The idea of using modern technology to reconstruct Edmund’s face was suggested by Robert (Br Christopher) Mears in the 1980s. His idea lay dormant for some years but was taken up by Br Michael Godfrey when the redevelopment of Mt Sion, Waterford, was set in progress. Now the Edmund Rice Centre at Mount Sion, Waterford, contains a reconstruction of Edmund’s face, allowing people to view an authentic likeness of him.
To achieve this result, a team of forensic scientists from the University of Dundee, led by Dr Caroline Wilkinson, was commissioned to carry out an in-depth, CSI-style reconstruction of Edmund’s mortal remains.
Dr Wilkinson undertook the task of reconstructing Edmund’s facial features to show what he looked like at the time of his death in 1844, at the age of 82. She used pictures of his skull and forensic science methods perfected by police forces to make a life-sized model out of resin and clay. In time she will also produce images of Edmund in middle age, about the time he began what was to be his life’s work.

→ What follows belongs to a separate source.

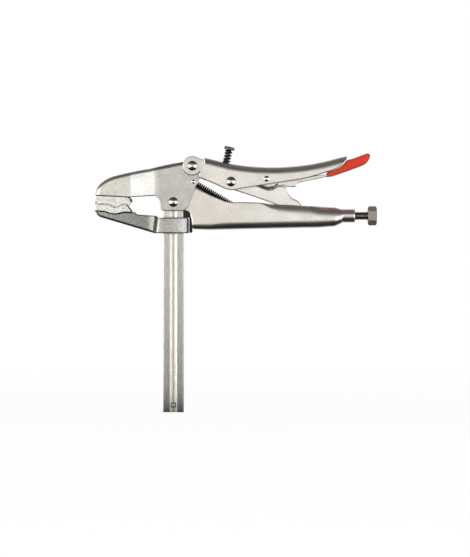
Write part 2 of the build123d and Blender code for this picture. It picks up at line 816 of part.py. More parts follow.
def make_sliding_jaw():
    left = -bar_width / 2
    web = [(-36.8, -9.6), (-33.7, -11.8), (left - 6.6, -13.0), (left - 5.0, -14.4)]
    web += [(left - 5.0, -28.6), (left - 9.8, -29.0)]
    under = [(-69.8, -14.0, 0.79)]
    points = jaw_seat() + placed(jaw_pivot, web + under)
    arm = plate(points, jaw_arm_half)
    belly = placed(jaw_pivot, web[-1:] + under) + jaw_seat()[:1]
    back = jaw_seat()[-1:] + placed(jaw_pivot, web[:3])
    arm = chamfer(side_edges(arm, belly, jaw_arm_half), belly_bevel)
    arm = chamfer(side_edges(arm, back, jaw_arm_half), back_bevel)
    top = [
        (left - 6.5, jaw_arm_half - 0.6),
        (left - 3.4, collar_half),
        (collar_right - 1.8, collar_half),
        (collar_right, collar_half - 3.0),
    ]
    bottom = [
        (left - 9.9, jaw_arm_half - 0.6),
        (left - 5.5, collar_half),
        (collar_right - 0.8, collar_half),
        (collar_right + 0.1, collar_half - 3.0),
    ]
    loops = []
    for half, z in ((top, collar_top), (bottom, collar_bottom)):
        ring = half + [(x, -y) for x, y in reversed(half)]
        loops.append(Pos(0, 0, z) * make_face(Polyline(*ring, close=True)))
    collar = loft(loops, ruled=True)
    rims = [e for z in (collar_top, collar_bottom) for e in collar.edges().filter_by_position(Axis.Z, z, z)]
    collar = chamfer(rims, 0.7)
    body = arm + collar
    window = block(left - collar_bore_gap, -left + collar_bore_gap, bar_half + collar_bore_gap, 0, FAR)
    key_reach = bar_half - key_depth
    key = Pos(0, (FAR + key_reach) / 2, 0) * Box(key_width, FAR - key_reach, 3 * FAR)
    for ridge in both_sides(key):
        window = window - ridge
    return body - window


def make_sliding_jaw_teeth():
    top = [(x, z - tooth_gap / 2) for x, z in tooth_line()]
    heel = placed(jaw_pivot, [(-38.9, -7.4)])
    return plate(top + heel + turned(jaw_seat()), tooth_half)


# ---------------------------------------------------------------- adjusting screw


def make_adjusting_screw_rod():
    plain = rod_end - hex_length - 0.6
    count = ceil((plain - rod_tip - 2.0) / thread_pitch)
    root = thread_radius - thread_depth
    profile = [(rod_tip, 0.0), (rod_tip, root)]
    first = plain - count * thread_pitch
    for i in range(count):
        x = first + i * thread_pitch
        crest = x + thread_pitch * 0.45
        profile += [(x, root), (crest, thread_radius), (crest + thread_pitch * 0.15, thread_radius)]
    tail = rod_end - 0.8
    profile += [(plain, root), (plain, thread_radius), (tail, thread_radius), (tail, 0.0)]
    rod = revolve(make_face(Polyline(*profile, close=True)), Axis.X)
    return Pos(0, 0, screw_height) * rod


def make_adjusting_screw_head():
    start = rod_end - hex_length
    corner = hex_across_flats / 2 / cos(pi / 6)
    hexagon = Plane.YZ * RegularPolygon(corner, 6, major_radius=True, rotation=90)
    blank = extrude(hexagon, amount=hex_length)
    lathe = [
        (0, 0),
        (0, hex_across_flats / 2 - 0.2),
        (1.2, corner + 0.05),
        (hex_length - 1.2, corner + 0.05),
        (hex_length, hex_across_flats / 2 - 0.2),
        (hex_length, 0),
    ]
    rounded = revolve(make_face(Polyline(*lathe, close=True)), Axis.X)
    head = Pos(start, 0, screw_height) * (blank & rounded)
    return head - rod_x(start - 1, rod_end + 1, screw_height, thread_radius + pin_gap)


# ---------------------------------------------------------------- all nodes

NODES = {
    "slide_bar": make_slide_bar,
    "bar_stop_pin": make_bar_stop_pin,
    "fixed_handle": make_fixed_handle,
    "bar_anchor_block": make_bar_anchor_block,
    "jaw_pivot_rivet": make_jaw_pivot_rivet,
    "opening_spring": make_opening_spring,
    "upper_jaw_head": make_upper_jaw_head,
    "upper_jaw_teeth": make_upper_jaw_teeth,
    "lever_pivot_rivet": make_lever_pivot_rivet,
    "lever_pivot_bush": make_lever_pivot_bush,
    "spring_anchor_pin": make_spring_anchor_pin,
    "lever_handle": make_lever_handle,
    "link_pivot_rivet": make_link_pivot_rivet,
    "link_spacers": make_link_spacers,
    "release_pivot_pin": make_release_pivot_pin,
    "limit_screw": make_limit_screw,
    "limit_screw_nut": make_limit_screw_nut,
    "limit_screw_spring": make_limit_screw_spring,
    "toggle_link": make_toggle_link,
    "release_lever": make_release_lever,
    "release_grip": make_release_grip,
    "sliding_jaw": make_sliding_jaw,
    "sliding_jaw_teeth": make_sliding_jaw_teeth,
    "adjusting_screw_rod": make_adjusting_screw_rod,
    "adjusting_screw_head": make_adjusting_screw_head,
}

os.makedirs("parts", exist_ok=True)
for name, make in NODES.items():
    export_step(make(), f"parts/{name}.step")
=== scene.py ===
import math

import bpy
import numpy as np
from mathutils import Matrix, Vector


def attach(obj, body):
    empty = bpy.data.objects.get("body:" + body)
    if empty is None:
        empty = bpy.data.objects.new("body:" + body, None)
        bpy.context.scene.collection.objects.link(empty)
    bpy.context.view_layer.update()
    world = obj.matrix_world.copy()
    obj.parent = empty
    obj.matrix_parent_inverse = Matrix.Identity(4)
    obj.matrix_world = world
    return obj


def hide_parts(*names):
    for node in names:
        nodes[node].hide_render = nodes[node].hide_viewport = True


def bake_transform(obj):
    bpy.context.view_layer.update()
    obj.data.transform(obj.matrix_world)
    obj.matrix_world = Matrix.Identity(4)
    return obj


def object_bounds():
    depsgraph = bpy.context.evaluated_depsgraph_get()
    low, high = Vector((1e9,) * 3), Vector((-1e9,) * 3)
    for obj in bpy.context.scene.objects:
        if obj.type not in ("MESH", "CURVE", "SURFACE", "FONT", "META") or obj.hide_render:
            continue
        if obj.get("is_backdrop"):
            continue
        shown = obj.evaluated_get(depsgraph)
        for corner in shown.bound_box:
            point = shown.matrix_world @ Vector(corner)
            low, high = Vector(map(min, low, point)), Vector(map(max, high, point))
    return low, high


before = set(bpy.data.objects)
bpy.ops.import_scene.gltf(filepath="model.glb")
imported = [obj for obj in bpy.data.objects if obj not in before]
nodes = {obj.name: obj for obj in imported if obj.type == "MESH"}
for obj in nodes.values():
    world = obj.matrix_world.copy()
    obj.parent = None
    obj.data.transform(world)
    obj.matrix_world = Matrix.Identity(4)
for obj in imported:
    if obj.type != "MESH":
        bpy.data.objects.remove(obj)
solid_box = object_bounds()

# The view. A long lens stands level in front of the clamp, square to its cheeks. One pixel of the
# 470 x 557 picture is 0.95 mm on the clamp's middle plane.

middle = Vector((0.0584, 0.0, 0.1268))
distance = 3.0
picture_height = 557 * 0.00095

lens = bpy.data.cameras.new("front_lens")
lens.sensor_fit = "VERTICAL"
lens.sensor_height = 24.0
lens.lens = 24.0 * distance / picture_height
lens.clip_start = 0.05
camera = bpy.data.objects.new("front_camera", lens)
bpy.context.scene.collection.objects.link(camera)
camera.location = middle + Vector((0.0, -distance, 0.0))
camera.rotation_euler = (math.pi / 2, 0.0, 0.0)
bpy.context.scene.camera = camera
bpy.context.scene.view_settings.view_transform = "Standard"

# The studio. Steel mirrors white card behind the clamp and level with the lens, brighter at the far left
# and right, charcoal card above and black below: flats come out white and rounded edges dark. Two soft
# boxes light it from the left and right, and matt surfaces take more light from above.


def colour(hex_code):
    """Linear RGBA of an sRGB hex colour."""
    parts = [int(hex_code[i : i + 2], 16) / 255 for i in (1, 3, 5)]
    linear = [p / 12.92 if p <= 0.04045 else ((p + 0.055) / 1.055) ** 2.4 for p in parts]
    return (*linear, 1.0)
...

The face Dr Wilkinson has reconstructed is that of a man who has lived strenuously, giving his all. Even in his last year, his face is still strong, the face of a man who has known success and failure, happiness and sorrow. It is the face of a man who did not flinch from looking reality in the eye.
This reconstruction of Edmund’s face is not sentimental and may not be to everyone’s liking. He lived through difficult times – his personal struggles, the challenges of founding a religious congregation, and the misery surrounding him in the lives of the poor he served – and these are reflected in his face. This new image of Edmund is a call to us to give generously and unselfishly of ourselves in the mission to which we have been called.